Photographs show Bell as a man of alert appearance and upright bearing, balding, with a high-domed forehead and white mutton-chop whiskers. The vigorous editorials which he wrote well into his 70s were of a kind with his character: not stylish in manner, but forceful and sensible, always ready to attack hypocrisy, incompetence or self-interest. In June 1873 he published (and pointedly commented on) a document which reflected badly on the Dunedin lawyer James Macassey, and in a famous £10,000 libel case the jury found in favour of Bell. He won a similar case over sharp editorial remarks about Catholic clergy.

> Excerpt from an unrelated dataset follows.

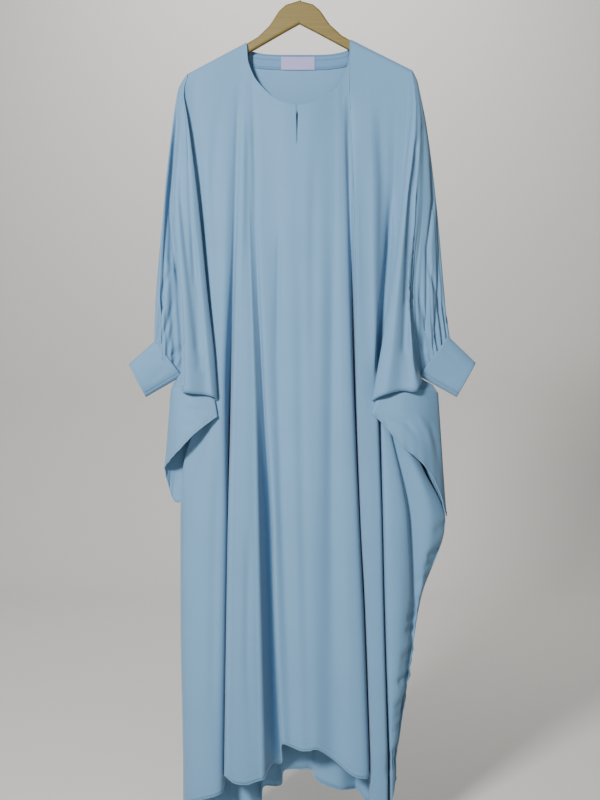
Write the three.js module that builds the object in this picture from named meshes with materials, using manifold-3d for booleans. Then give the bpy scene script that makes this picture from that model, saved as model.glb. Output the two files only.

Bell was active in several charitable and private organisations. After leaving the Congregationalists he joined the Anglican communion, becoming treasurer of All Saints' Church parochial guild and a churchwarden. He joined an Oddfellows lodge, presided over the New Zealand Institute of Journalists and was a fine violinist. He was active in the Press Club, and was gazetted as a justice of the peace in 1881. He was described as 'high-souled', 'a benevolent patriarch' and a man of considerable candour. He retained into his 80s sole control of the newspaper he had created, and finally passed the business to his family on 1 January 1895, Mark Cohen succeeding him as editor. Bell died at Dunedin on 4 February 1899, aged 90; Abigail Bell had died in 1892.
George Bell was an important figure in the newspaper world of his day and created something of a dynasty: his son, George, was temporary managing director of the Evening Star from 1902 to 1904, and the families of his daughters, Louisa Clapperton and Hannah Smith, also held positions on the paper for many years. The paper ultimately became vested in the Smith family, which took over the Otago Daily Times and in 1975 created the Allied Press – in the late twentieth century one of New Zealand's rare surviving independent family newspaper companies. The Evening Star ceased publication in 1979.